◆ Problem requirements: Counting only lines that hold "continues", give the total and nothing more.

◆ Record set:
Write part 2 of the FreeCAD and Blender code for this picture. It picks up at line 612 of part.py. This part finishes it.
---
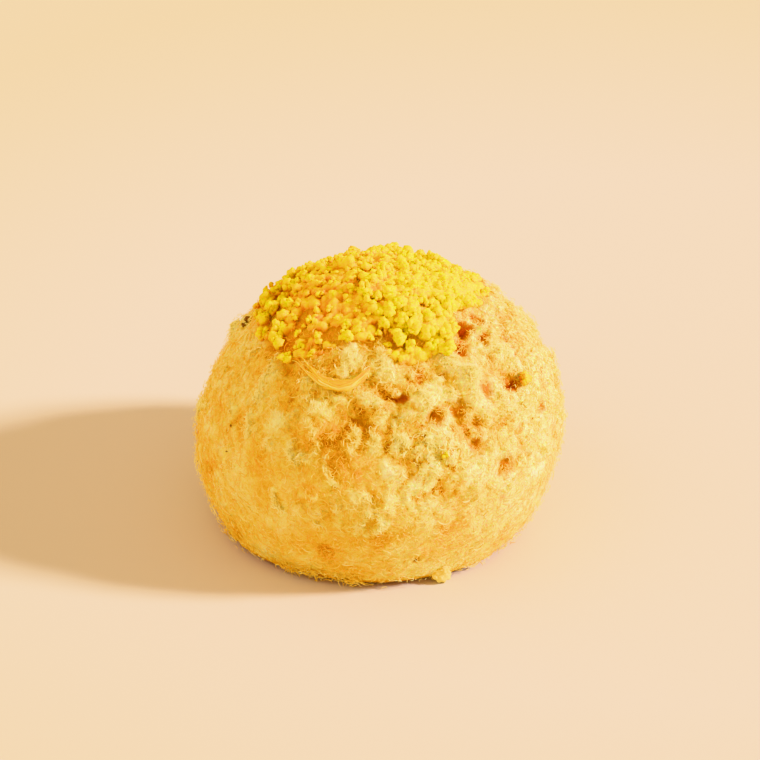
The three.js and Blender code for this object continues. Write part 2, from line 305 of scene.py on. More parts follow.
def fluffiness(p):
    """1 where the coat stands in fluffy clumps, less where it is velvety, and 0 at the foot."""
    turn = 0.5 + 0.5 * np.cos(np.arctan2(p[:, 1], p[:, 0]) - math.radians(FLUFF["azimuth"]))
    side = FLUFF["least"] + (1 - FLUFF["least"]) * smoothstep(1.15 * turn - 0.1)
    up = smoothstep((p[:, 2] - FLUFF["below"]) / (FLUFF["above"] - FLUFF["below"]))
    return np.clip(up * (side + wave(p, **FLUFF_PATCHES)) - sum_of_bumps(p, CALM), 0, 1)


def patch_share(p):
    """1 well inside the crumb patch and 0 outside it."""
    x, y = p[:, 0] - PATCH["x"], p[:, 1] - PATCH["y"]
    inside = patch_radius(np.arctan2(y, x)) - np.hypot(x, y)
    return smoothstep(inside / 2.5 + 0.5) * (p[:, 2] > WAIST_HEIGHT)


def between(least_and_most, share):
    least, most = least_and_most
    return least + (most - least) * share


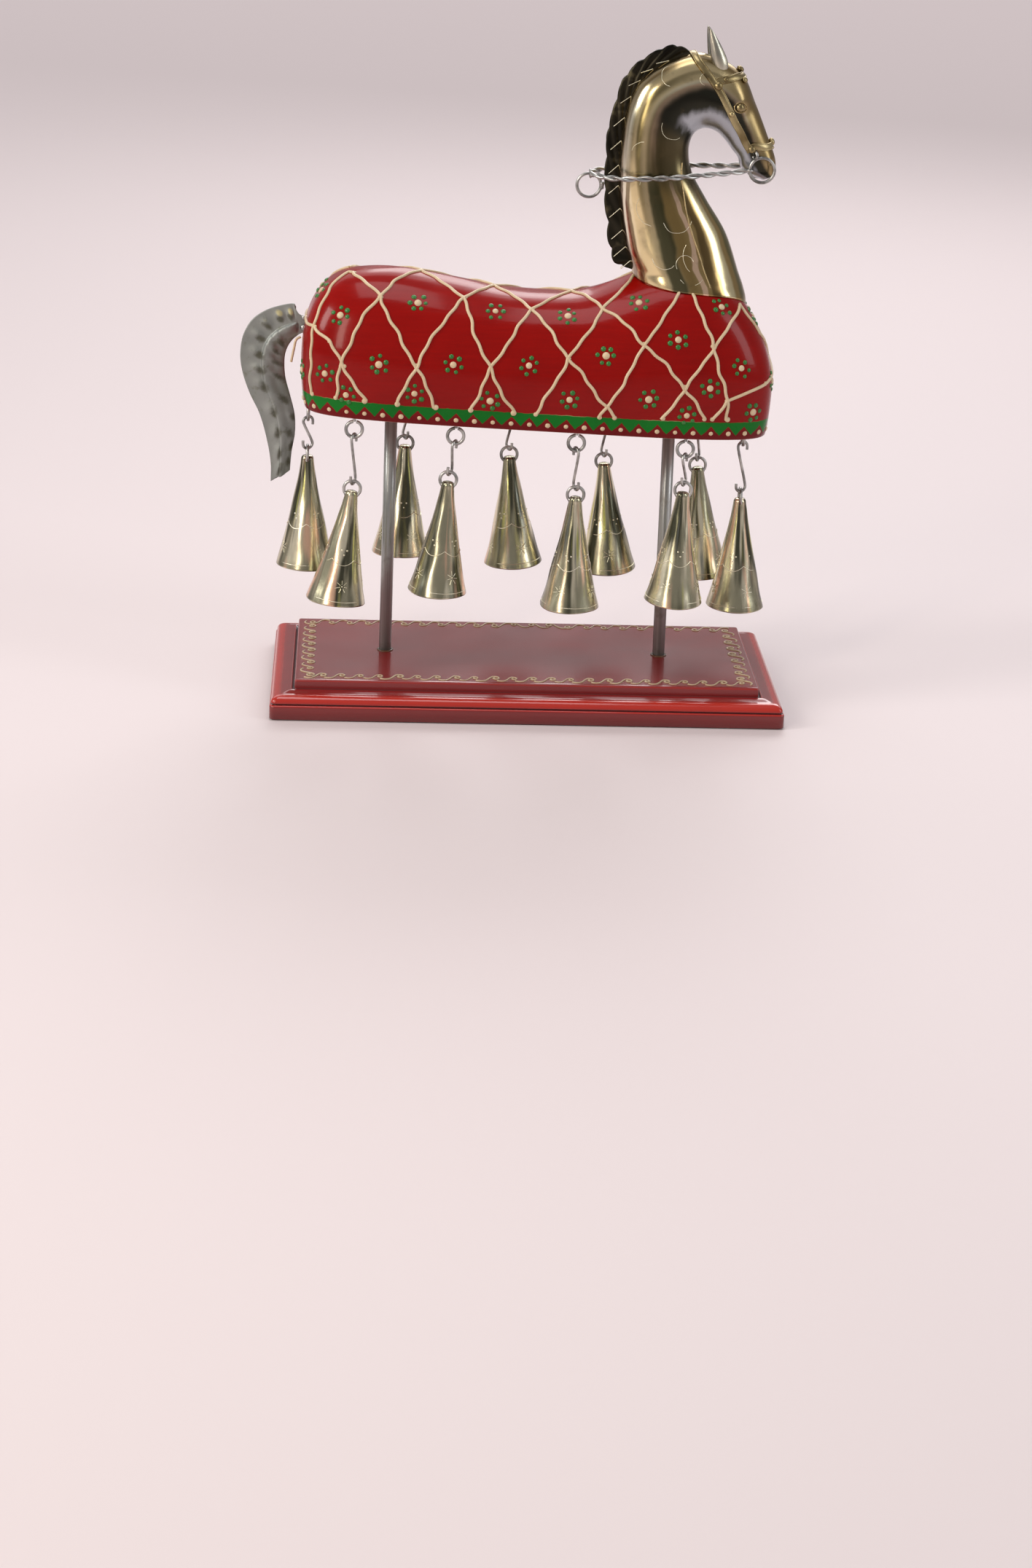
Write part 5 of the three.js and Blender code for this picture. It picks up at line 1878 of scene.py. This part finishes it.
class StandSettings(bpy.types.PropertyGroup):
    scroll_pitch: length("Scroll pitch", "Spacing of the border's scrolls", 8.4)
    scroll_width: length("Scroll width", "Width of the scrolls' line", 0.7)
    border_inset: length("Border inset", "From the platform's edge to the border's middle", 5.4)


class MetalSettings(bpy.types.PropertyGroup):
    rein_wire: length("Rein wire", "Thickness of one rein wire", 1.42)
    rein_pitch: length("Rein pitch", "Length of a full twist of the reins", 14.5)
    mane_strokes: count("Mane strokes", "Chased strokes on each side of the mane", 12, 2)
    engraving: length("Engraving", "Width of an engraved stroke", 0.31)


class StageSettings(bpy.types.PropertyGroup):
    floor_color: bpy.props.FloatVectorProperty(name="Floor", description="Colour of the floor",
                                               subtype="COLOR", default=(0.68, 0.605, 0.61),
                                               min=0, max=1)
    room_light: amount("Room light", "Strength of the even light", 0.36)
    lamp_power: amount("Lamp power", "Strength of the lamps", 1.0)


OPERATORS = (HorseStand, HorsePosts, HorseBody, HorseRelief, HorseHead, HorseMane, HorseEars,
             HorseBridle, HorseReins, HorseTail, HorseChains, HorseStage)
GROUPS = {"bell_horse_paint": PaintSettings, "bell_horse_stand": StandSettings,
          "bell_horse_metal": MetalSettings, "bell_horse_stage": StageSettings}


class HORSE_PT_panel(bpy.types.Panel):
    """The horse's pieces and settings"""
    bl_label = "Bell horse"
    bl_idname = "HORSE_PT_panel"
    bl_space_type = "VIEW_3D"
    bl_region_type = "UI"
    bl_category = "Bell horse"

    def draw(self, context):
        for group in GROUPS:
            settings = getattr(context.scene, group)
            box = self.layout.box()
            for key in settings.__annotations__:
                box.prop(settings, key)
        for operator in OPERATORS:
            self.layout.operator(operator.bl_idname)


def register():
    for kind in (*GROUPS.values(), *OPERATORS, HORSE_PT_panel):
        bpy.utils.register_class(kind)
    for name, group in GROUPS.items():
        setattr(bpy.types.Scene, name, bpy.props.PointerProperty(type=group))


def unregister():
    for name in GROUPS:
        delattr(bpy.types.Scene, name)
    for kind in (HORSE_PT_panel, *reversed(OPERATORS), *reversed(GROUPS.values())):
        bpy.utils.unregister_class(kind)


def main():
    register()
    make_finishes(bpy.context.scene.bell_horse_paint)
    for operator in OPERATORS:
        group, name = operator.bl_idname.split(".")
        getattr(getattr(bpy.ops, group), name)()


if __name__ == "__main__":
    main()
* * *
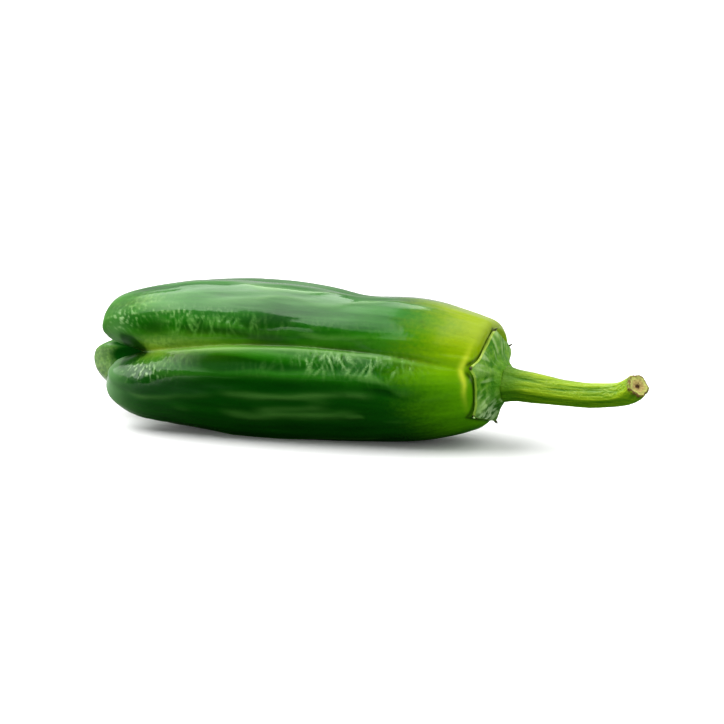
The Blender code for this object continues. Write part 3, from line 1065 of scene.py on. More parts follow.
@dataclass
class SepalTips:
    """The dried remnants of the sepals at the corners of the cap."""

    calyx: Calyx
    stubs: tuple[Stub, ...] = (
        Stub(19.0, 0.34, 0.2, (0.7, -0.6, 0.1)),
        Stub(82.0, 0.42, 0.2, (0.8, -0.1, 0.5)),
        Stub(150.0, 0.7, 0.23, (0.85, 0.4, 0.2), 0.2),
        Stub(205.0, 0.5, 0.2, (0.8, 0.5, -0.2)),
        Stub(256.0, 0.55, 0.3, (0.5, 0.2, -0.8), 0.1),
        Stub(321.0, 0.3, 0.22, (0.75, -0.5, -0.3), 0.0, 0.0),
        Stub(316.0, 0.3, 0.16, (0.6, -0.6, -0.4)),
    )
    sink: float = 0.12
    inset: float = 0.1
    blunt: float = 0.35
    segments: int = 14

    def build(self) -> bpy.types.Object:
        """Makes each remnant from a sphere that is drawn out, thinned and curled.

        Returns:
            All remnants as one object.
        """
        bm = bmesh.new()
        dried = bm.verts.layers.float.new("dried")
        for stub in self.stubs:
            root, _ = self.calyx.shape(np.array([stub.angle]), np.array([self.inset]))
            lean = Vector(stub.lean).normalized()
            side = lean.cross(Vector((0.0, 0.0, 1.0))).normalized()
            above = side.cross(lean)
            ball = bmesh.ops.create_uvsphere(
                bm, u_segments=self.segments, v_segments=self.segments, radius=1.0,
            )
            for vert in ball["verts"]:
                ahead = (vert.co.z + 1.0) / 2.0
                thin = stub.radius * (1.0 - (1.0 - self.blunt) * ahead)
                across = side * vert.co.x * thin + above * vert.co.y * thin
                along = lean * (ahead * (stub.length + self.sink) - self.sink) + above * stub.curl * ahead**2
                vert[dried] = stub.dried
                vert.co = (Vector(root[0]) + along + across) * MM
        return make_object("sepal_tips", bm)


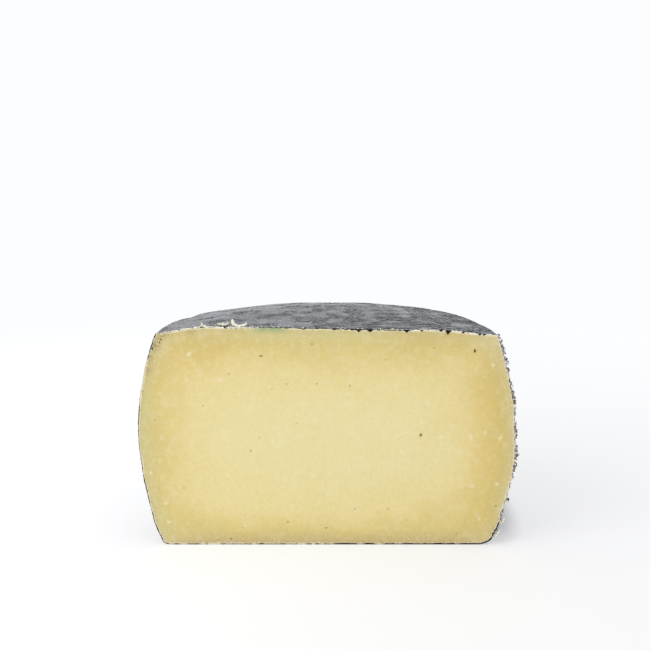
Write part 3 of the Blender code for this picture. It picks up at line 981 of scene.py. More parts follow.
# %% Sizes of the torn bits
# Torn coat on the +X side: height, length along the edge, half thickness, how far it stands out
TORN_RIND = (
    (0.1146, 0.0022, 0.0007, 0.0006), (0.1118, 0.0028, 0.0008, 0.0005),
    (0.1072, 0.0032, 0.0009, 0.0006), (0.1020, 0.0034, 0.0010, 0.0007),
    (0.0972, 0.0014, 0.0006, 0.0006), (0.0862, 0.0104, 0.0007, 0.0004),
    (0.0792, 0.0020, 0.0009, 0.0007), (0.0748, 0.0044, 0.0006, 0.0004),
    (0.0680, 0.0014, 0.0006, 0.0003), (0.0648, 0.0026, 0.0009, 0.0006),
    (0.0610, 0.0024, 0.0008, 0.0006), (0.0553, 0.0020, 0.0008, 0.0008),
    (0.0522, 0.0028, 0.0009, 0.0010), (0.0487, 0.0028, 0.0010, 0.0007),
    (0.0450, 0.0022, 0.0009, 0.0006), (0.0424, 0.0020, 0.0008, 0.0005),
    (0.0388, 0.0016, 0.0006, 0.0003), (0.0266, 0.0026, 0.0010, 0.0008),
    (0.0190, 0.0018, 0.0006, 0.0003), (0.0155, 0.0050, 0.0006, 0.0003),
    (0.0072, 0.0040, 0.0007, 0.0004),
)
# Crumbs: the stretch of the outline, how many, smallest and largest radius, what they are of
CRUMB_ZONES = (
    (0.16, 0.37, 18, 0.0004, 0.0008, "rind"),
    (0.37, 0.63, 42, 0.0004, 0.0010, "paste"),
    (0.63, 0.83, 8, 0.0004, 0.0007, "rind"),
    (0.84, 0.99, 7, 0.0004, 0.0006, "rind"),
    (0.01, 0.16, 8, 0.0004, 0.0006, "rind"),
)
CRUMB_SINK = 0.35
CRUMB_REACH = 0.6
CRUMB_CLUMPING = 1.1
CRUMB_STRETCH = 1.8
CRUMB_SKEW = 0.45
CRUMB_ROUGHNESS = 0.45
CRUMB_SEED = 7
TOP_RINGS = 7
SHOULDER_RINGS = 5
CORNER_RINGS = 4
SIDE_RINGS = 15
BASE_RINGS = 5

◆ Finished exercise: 2